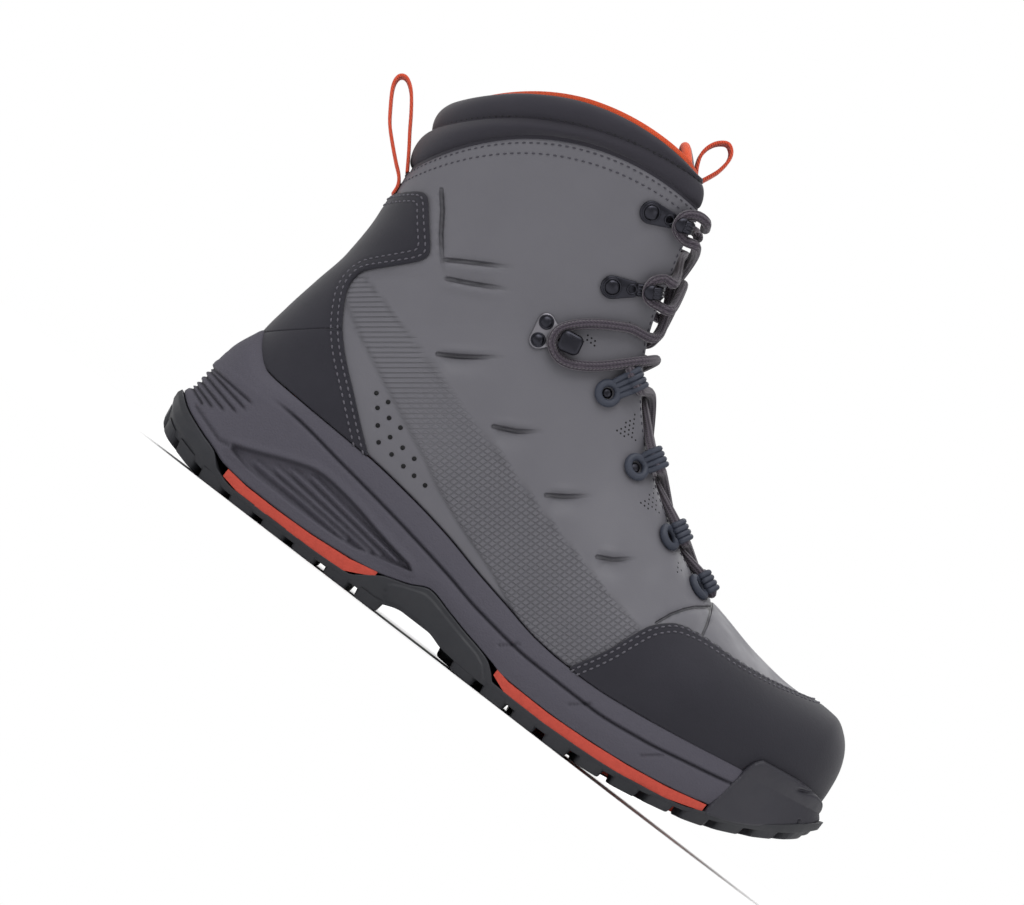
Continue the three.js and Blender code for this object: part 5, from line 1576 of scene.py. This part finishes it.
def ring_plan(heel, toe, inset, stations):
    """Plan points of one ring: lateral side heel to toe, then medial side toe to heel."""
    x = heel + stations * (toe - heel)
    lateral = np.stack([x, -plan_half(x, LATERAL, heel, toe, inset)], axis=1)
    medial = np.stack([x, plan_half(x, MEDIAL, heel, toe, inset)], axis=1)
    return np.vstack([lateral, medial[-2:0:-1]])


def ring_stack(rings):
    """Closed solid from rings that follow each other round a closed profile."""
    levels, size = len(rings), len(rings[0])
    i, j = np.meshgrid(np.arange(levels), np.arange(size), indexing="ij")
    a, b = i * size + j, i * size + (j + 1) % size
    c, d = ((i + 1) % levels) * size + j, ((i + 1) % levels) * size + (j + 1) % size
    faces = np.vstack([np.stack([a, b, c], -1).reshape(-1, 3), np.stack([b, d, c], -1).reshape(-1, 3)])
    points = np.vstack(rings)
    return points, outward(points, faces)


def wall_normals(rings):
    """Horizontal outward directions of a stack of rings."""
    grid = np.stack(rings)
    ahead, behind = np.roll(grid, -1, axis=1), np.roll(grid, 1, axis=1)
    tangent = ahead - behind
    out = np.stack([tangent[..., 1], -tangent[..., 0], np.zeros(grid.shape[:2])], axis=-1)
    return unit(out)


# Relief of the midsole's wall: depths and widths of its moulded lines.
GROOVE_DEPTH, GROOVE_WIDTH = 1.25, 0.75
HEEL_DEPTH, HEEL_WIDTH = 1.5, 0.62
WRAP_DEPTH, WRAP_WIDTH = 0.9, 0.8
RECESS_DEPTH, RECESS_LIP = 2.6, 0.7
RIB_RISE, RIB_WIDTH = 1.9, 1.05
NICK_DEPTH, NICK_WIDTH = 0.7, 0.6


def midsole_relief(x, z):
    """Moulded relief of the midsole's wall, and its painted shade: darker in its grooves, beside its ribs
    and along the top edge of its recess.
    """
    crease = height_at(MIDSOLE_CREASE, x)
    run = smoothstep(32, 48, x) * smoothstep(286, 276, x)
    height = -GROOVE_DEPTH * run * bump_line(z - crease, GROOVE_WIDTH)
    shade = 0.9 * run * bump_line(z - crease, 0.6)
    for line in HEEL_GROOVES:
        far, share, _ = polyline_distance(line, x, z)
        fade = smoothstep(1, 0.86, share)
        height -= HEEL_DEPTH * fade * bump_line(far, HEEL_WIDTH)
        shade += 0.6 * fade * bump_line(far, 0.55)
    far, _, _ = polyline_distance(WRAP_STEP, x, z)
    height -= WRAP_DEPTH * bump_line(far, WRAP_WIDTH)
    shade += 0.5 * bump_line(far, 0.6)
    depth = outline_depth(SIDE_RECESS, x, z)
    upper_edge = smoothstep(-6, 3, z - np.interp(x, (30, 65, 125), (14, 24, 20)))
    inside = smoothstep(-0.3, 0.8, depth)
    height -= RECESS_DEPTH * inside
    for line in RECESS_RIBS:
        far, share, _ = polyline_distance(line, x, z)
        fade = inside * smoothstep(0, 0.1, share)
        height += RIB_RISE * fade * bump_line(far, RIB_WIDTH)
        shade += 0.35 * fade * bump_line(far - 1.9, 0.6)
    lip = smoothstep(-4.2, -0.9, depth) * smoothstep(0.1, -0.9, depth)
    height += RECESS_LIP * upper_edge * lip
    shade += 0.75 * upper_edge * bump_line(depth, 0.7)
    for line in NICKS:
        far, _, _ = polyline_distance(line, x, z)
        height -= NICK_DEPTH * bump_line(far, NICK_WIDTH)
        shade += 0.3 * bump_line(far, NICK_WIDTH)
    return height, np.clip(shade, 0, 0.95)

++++

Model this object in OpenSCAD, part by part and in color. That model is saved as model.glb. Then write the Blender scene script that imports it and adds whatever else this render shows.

++++

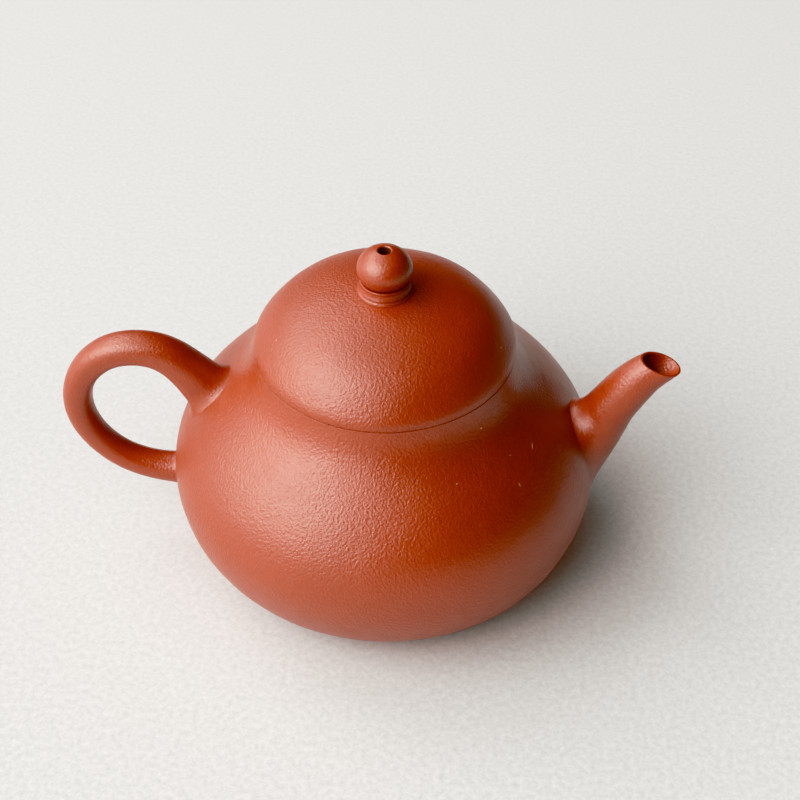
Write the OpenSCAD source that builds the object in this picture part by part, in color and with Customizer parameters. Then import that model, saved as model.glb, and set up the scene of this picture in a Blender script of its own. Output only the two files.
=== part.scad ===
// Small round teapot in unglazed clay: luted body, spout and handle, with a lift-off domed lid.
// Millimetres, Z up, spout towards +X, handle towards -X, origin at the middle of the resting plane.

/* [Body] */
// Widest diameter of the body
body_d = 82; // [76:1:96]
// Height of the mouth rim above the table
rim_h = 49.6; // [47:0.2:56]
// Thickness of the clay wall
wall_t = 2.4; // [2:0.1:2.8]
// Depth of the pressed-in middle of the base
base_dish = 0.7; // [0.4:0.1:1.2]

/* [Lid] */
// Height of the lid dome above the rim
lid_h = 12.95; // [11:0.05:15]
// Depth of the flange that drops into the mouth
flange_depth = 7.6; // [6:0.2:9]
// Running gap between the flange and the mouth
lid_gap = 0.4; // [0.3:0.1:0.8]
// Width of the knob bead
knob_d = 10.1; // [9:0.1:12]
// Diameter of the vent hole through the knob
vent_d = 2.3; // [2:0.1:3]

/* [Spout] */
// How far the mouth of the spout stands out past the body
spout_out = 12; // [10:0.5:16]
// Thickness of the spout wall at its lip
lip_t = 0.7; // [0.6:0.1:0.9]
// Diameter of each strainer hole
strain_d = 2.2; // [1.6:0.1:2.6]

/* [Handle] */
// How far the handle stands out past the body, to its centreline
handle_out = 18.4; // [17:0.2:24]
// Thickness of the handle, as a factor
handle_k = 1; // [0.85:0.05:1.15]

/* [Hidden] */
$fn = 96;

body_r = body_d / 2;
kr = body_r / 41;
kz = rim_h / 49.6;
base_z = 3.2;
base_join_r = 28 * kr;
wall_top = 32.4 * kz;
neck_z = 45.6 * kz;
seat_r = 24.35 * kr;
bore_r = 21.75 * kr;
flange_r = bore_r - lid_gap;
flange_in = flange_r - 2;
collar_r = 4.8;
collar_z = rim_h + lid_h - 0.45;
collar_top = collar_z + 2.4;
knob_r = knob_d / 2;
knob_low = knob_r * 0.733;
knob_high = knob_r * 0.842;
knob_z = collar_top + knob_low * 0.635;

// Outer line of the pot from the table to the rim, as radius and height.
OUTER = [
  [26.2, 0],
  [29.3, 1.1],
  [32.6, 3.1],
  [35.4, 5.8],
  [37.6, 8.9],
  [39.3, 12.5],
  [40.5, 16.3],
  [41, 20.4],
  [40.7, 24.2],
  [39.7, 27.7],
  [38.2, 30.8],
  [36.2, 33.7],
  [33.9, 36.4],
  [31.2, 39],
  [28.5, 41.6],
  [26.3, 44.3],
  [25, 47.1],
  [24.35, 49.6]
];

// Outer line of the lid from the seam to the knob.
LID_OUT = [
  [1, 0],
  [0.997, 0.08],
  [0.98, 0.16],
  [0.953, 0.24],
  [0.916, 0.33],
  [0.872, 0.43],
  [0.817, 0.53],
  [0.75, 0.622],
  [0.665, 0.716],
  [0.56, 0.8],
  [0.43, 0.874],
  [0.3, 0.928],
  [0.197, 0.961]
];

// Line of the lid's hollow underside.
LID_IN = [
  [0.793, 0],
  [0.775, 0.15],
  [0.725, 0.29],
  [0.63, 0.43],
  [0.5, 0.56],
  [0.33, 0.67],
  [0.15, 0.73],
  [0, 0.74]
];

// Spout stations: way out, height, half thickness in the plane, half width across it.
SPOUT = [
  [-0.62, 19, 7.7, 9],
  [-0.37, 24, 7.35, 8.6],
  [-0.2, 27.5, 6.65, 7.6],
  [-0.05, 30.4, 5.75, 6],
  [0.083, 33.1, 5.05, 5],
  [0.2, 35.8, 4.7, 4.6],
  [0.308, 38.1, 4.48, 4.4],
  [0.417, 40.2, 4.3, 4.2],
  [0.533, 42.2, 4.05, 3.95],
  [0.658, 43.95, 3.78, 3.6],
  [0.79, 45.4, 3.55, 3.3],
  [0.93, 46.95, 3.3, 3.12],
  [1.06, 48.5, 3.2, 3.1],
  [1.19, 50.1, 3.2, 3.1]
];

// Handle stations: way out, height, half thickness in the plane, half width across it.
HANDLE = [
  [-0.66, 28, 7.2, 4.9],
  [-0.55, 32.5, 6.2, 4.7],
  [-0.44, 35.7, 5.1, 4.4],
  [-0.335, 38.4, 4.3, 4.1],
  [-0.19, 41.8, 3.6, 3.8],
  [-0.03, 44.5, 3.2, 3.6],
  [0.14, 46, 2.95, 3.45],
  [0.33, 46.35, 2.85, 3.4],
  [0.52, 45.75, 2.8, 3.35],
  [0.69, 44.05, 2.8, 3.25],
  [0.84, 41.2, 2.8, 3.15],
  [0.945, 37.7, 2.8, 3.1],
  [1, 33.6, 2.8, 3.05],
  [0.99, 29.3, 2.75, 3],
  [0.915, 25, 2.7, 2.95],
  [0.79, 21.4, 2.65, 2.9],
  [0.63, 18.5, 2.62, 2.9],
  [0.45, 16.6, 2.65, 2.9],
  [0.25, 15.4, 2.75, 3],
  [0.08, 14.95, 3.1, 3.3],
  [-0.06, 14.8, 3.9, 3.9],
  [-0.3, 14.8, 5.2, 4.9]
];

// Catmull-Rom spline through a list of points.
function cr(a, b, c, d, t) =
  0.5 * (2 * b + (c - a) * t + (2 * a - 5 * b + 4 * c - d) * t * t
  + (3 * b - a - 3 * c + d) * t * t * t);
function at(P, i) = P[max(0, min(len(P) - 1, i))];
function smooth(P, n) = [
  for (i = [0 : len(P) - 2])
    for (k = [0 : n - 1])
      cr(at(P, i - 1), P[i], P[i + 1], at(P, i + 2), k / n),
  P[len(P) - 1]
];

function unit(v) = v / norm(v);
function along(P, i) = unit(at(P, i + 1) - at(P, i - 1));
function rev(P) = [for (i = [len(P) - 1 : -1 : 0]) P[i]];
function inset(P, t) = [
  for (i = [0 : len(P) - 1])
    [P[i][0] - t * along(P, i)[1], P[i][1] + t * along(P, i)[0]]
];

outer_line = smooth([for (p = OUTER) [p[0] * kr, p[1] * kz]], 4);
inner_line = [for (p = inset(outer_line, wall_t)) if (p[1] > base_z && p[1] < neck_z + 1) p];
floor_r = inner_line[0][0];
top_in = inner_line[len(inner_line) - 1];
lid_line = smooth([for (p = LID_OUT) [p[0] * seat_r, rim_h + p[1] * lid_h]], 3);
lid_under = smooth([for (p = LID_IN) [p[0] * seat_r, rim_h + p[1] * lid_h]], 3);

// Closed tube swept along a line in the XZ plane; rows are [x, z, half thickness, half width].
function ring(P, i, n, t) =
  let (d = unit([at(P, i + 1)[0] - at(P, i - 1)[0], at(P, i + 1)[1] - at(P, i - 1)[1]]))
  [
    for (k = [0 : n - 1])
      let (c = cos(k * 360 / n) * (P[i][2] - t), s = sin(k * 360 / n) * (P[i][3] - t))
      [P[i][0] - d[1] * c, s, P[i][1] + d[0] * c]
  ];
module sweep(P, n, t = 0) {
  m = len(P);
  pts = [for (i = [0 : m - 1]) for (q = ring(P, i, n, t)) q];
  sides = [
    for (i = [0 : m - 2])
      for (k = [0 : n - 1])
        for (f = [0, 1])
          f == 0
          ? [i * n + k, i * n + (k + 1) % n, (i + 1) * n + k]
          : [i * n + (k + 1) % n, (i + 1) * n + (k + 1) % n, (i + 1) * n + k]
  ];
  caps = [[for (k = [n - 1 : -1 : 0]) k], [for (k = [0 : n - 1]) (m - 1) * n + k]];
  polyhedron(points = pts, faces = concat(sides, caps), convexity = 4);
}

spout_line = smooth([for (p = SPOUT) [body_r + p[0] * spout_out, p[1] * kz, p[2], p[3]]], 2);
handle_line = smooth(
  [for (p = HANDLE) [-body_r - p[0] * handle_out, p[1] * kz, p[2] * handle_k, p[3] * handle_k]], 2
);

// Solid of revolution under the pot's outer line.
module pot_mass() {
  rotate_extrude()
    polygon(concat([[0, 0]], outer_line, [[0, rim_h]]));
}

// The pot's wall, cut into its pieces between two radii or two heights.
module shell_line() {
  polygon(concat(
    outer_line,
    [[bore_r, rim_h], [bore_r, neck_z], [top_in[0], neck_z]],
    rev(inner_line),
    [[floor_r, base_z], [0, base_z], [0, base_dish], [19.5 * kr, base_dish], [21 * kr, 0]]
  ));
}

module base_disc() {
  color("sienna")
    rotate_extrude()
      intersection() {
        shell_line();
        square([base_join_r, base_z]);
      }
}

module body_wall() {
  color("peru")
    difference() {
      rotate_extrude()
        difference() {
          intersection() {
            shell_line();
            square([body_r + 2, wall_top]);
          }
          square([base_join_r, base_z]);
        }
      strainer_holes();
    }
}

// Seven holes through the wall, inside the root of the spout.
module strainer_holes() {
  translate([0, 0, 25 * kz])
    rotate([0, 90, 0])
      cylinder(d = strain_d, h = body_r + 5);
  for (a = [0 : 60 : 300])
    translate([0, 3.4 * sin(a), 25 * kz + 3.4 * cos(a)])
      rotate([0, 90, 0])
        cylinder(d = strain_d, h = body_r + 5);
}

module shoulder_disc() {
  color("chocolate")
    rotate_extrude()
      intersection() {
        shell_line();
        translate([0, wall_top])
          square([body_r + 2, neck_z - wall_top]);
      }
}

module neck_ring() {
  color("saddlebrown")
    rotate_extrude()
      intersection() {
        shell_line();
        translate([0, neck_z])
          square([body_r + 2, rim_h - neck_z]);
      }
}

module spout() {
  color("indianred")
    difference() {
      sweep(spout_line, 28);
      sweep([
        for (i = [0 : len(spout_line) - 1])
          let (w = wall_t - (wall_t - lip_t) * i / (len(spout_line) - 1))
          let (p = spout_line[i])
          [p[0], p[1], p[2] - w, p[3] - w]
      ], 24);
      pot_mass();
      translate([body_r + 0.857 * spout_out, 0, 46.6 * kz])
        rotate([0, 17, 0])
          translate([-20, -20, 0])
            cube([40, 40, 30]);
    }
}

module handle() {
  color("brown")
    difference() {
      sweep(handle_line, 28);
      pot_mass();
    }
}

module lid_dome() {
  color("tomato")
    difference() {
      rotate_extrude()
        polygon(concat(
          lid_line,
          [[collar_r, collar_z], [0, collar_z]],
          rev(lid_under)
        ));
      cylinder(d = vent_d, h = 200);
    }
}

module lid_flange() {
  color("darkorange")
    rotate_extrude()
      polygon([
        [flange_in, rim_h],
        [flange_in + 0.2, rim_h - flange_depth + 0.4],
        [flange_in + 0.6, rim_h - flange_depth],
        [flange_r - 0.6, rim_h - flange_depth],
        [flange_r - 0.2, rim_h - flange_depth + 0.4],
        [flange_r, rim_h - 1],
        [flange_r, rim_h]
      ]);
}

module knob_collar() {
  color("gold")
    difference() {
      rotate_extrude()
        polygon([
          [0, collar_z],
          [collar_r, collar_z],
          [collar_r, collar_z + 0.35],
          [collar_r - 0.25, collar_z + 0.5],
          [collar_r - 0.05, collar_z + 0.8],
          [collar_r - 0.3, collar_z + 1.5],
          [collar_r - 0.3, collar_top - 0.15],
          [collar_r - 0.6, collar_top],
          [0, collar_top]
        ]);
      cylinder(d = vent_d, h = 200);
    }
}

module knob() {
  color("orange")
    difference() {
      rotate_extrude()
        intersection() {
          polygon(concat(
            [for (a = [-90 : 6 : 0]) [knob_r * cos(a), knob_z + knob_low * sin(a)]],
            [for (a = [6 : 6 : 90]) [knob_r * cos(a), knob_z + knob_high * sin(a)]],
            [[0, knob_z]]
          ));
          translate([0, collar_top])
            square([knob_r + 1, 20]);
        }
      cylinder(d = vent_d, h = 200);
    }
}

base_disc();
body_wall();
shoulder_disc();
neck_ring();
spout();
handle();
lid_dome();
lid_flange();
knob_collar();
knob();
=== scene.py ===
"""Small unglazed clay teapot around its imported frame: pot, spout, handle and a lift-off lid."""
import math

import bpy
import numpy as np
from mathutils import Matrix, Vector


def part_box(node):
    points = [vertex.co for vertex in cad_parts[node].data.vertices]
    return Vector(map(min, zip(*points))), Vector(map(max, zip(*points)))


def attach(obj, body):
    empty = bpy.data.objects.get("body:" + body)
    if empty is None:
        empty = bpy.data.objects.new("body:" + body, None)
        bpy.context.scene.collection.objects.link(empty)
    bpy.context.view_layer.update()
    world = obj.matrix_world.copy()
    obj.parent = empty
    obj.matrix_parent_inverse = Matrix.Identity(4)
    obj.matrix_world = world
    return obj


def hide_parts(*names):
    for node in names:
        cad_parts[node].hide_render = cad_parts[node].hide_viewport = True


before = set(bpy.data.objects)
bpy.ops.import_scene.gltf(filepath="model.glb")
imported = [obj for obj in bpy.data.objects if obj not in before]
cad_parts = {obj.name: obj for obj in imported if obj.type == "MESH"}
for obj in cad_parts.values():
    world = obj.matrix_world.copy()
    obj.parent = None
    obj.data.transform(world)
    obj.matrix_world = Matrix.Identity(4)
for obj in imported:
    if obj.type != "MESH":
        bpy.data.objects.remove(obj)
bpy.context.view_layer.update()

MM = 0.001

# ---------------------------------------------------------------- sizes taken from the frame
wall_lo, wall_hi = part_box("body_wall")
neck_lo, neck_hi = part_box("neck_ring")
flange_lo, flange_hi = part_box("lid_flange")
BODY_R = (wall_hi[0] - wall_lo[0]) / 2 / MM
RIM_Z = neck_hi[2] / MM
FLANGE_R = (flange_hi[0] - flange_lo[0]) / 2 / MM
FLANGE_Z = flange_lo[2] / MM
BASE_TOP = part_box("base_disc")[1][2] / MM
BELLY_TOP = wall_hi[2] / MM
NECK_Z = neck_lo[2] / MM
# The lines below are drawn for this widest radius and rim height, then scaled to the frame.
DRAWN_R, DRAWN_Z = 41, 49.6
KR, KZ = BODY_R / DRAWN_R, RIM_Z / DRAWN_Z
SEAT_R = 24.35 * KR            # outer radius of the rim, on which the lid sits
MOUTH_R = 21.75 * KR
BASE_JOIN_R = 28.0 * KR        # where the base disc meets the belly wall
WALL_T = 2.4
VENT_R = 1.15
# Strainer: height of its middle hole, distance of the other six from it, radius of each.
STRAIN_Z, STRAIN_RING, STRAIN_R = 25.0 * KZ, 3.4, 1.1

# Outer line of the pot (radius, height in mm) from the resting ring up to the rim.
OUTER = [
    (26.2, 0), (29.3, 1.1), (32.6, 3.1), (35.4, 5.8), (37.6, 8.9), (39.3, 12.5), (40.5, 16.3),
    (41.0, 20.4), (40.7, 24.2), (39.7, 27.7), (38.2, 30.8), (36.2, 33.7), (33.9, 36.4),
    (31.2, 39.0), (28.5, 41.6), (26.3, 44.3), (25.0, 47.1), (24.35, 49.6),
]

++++

- WRITTEN TASK
Print, without alteration, the lines from the line with "base_disc();" to the line with "cad_parts[node].hide_render = cad_parts[node].hide_viewport". Include both of them, and omit every other line.

- FULL RESPONSE
base_disc();
body_wall();
shoulder_disc();
neck_ring();
spout();
handle();
lid_dome();
lid_flange();
knob_collar();
knob();
=== scene.py ===
"""Small unglazed clay teapot around its imported frame: pot, spout, handle and a lift-off lid."""
import math

import bpy
import numpy as np
from mathutils import Matrix, Vector


def part_box(node):
    points = [vertex.co for vertex in cad_parts[node].data.vertices]
    return Vector(map(min, zip(*points))), Vector(map(max, zip(*points)))


def attach(obj, body):
    empty = bpy.data.objects.get("body:" + body)
    if empty is None:
        empty = bpy.data.objects.new("body:" + body, None)
        bpy.context.scene.collection.objects.link(empty)
    bpy.context.view_layer.update()
    world = obj.matrix_world.copy()
    obj.parent = empty
    obj.matrix_parent_inverse = Matrix.Identity(4)
    obj.matrix_world = world
    return obj


def hide_parts(*names):
    for node in names:
        cad_parts[node].hide_render = cad_parts[node].hide_viewport = True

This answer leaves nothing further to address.